February 5 to February 12 – a mere week in the course of a lifetime, but one of the most surreal and important weeks of my life. This is a week that to this day defines me, family and love. As noted in the last segment, my mother had entered what we believed to be her final coma on February 5. One day after my 35 birthday and one week before my daughter’s scheduled arrival. The six days in between passed in a whirlwind of hospital visits, child care, work and life. Thank God for my amazing husband who regularly stepped in to take over and to offer me unlimited time at the hospital. The night of February 11 found me sitting in a hospital room talking to my unconscious mother about the child I wanted more than anything for her to meet. I cannot remember if my mother was still in a deep coma or semi-conscious, but either way she was not fully in the present. I stayed until early evening and headed home to prepare for the coming day and the birth of my last child and only daughter. The weirdest part was that mom and I would be in the same hospital a few floors apart both as patients one awaiting life, the other death. It was something I could not fully wrap my brain around.
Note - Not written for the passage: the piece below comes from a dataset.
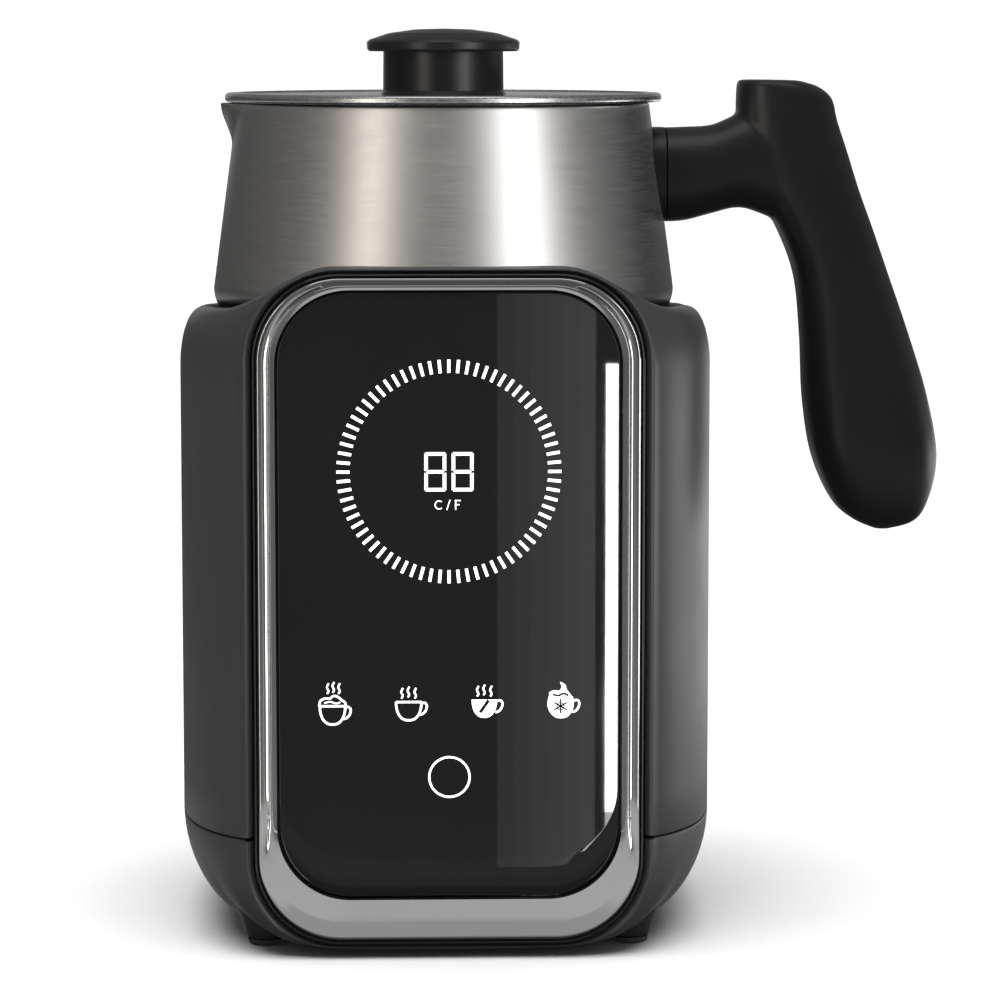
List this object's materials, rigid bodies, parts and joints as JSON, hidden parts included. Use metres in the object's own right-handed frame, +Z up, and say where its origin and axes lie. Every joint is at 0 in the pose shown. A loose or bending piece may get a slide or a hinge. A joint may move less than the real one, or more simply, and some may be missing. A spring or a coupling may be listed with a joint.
{
  "type": "milk frother",
  "caption": "Induction milk frother: a heating base with a glass touch panel and a lift-off steel jug with lid, handle and magnetic whisk.",
  "frame": {"origin": "on the worktop, under the middle of the whole object's box (the handle makes the jug's axis lie at x = -29.5 mm, y = +2.5 mm)", "axes": "+Z up along the jug's axis, -Y out of the front panel, +X towards the handle"},
  "size_m": [0.1891, 0.139, 0.219],
  "materials": {
    "housing_plastic": "satin, fine-grained moulded plastic, dark grey",
    "lower_plastic": "satin moulded plastic, near black",
    "bezel_plastic": "gloss black",
    "chrome_trim": "polished",
    "panel_glass": "gloss black printed glass",
    "display_light": "white, lit from behind",
    "jug_steel": "brushed round the jug",
    "lid_steel": "brushed",
    "handle_plastic": "satin black",
    "knob_plastic": "satin black",
    "rubber": "matt",
    "seal_silicone": "matt silicone",
    "copper_wire": "lacquered copper wire",
    "circuit_board": "green solder mask",
    "aluminium": "satin",
    "ferrite": "dull, dark sintered ferrite",
    "magnet": "nickel-plated magnet",
    "inner_plastic": "plain moulded plastic",
    "black_plastic": "plain moulded plastic",
    "screw_steel": "zinc-plated"
  },
  "bodies": {
    "base": {"main_housing": "housing_plastic", "lower_housing": "lower_plastic", "front_bezel": "bezel_plastic", "chrome_trim": "chrome_trim", "touch_glass": "panel_glass", "display_board": "circuit_board", "dial_light_guide": "display_light", "digit_module": "display_light", "jug_well": "black_plastic", "seat_ring": "seal_silicone", "coil_carrier": "black_plastic", "induction_coil": "copper_wire", "ferrite_bar_1": "ferrite", "ferrite_bar_2": "ferrite", "ferrite_bar_3": "ferrite", "ferrite_bar_4": "ferrite", "motor_body": "screw_steel", "motor_bracket": "aluminium", "power_board": "circuit_board", "heat_sink": "aluminium", "filter_capacitor": "black_plastic", "filter_choke": "copper_wire", "fan_frame": "black_plastic", "sensor_holder": "inner_plastic", "sensor_spring": "screw_steel", "cord_gland": "rubber", "housing_screw_1": "screw_steel", "housing_screw_2": "screw_steel", "housing_screw_3": "screw_steel", "housing_screw_4": "screw_steel", "foot_front_left": "black_plastic", "foot_pad_front_left": "rubber", "foot_front_right": "black_plastic", "foot_pad_front_right": "rubber", "foot_rear_left": "black_plastic", "foot_pad_rear_left": "rubber", "foot_rear_right": "black_plastic", "foot_pad_rear_right": "rubber"},
    "fan": {"fan_rotor": "black_plastic"},
    "rotor": {"motor_shaft": "screw_steel", "drive_hub": "inner_plastic", "drive_magnet_1": "magnet", "drive_magnet_2": "magnet"},
    "sensor": {"sensor_cap": "aluminium"},
    "jug": {"jug_shell": "jug_steel", "handle_collar": "handle_plastic", "handle_grip": "handle_plastic", "handle_screw_1": "screw_steel", "handle_screw_2": "screw_steel", "whisk_pin": "screw_steel"},
    "lid": {"lid_disc": "lid_steel", "lid_gasket": "seal_silicone", "knob_post": "knob_plastic", "knob_cap": "knob_plastic", "knob_screw": "screw_steel"},
    "carrier": {"whisk_carrier": "inner_plastic", "whisk_magnet_1": "magnet", "whisk_magnet_2": "magnet"},
    "stirrer": {"whisk": "screw_steel"}
  },
  "joints": [
    {"name": "jug_lift", "type": "slide", "parent": "base", "child": "jug", "axis": [0, 0, 1], "range_m": [0, 0.1]},
    {"name": "lid_lift", "type": "slide", "parent": "jug", "child": "lid", "axis": [0, 0, 1], "range_m": [0, 0.05]},
    {"name": "rotor_spin", "type": "hinge", "parent": "base", "child": "rotor", "pos_m": [-0.0295, 0.0025, 0.07], "axis": [0, 0, 1], "continuous": true},
    {"name": "whisk_spin", "type": "hinge", "parent": "jug", "child": "carrier", "pos_m": [-0.0295, 0.0025, 0.092], "axis": [0, 0, 1], "continuous": true},
    {"name": "whisk_lift", "type": "slide", "parent": "carrier", "child": "stirrer", "axis": [0, 0, 1], "range_m": [0, 0.06]},
    {"name": "fan_spin", "type": "hinge", "parent": "base", "child": "fan", "pos_m": [-0.0295, 0.0025, 0.012], "axis": [0, 0, 1], "continuous": true},
    {"name": "sensor_plunge", "type": "slide", "parent": "base", "child": "sensor", "axis": [0, 0, 1], "range_m": [-0.0015, 0], "stiffness_N_per_m": 60, "springref_m": 0.003, "deforming": ["sensor_spring"]}
  ],
  "couplings": [
    {"joint": "rotor_spin", "follows": "whisk_spin", "ratio": 1}
  ]
}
I was admitted to the hospital at 8 a.m. on the 12th of February and my water was broken for me soon afterwards. Based on the boy’s deliveries, we fully expected to hold Abby (my mom’s choice of name) by noon. Abby had other ideas. Despite my water being broken nothing happened. My husband and I played round after round of canasta, bridge, pitch and pinochle. We walked the hospital halls, we shared stories we simply enjoyed being together. It wasn’t until around 4 in the afternoon that I finally had my first contraction. Back labor – BLECH!!!!! The doctors and nurses, all fully aware of the drama unfolding with my mom a few floors away – were extremely accommodating and worked hard to assure I felt little pain. Having had all three boys naturally, I was insistent that I experience Abby the same way. The nurses, being much smarter than me, convinced me that an epidural might make my already exhausted body and spirit able to handle the coming birth with more aplomb. In the time it took me to think about it, it became an impossibility as my contractions got closer and closer together and I dilated rapidly. Before I knew it, mirrors were in place and I was watching my daughter emerge into the world. She was born at 4:53 p.m. It was almost an out of body experience it all happened so rapidly and my emotions were in such turmoil, but what made it even more surreal was the next hour.
My perfectly formed, amazingly healthy daughter was now in my arms. She had been cleaned up, wrapped lovingly and was now comfortably splayed on my chest with my husband laying beside us – it was such an amazing feeling to have this life here and as far as I knew mom was still breathing a few floors over my head. In rapid succession relatives started to arrive. My dad, sister and brother among the first to arrive they didn’t come in with news that mom had passed. They simply came in to experience the joy of the birth. I took this as a good sign. As time passed, family and friends started to trickle out to head home and my husband decided to leave me to rest for a bit while he went home to collect our sons. While he was gone, my nurse came in to check on me and to chat for a bit. She wanted to make sure I was holding up okay and wondered if I would like to go upstairs to see my mom. As she and I were talking, the phone rang. The nurse answered as I couldn’t reach the line without disturbing the baby. With tears in her eyes she handed me the phone. This is what I heard from a voice that sounded like a stage whisper:
“Faithy?”
“Yes,” I answered incredulously as only two people in the world called me by this nickname.
“It’s mommy,” she said. “I just called to welcome Abigail and tell you I loved you.”
I nearly fainted from shock. Here was a woman knocking on death’s door hours ago calling me and making rationale sense. How could this be? What happened? The doctors and nurses from both floors were astounded. Many crying and others jumping with joy. I felt like we had been touched by the hand of God and Abigail was going to be offered the gift of knowing her grandmother. How amazing!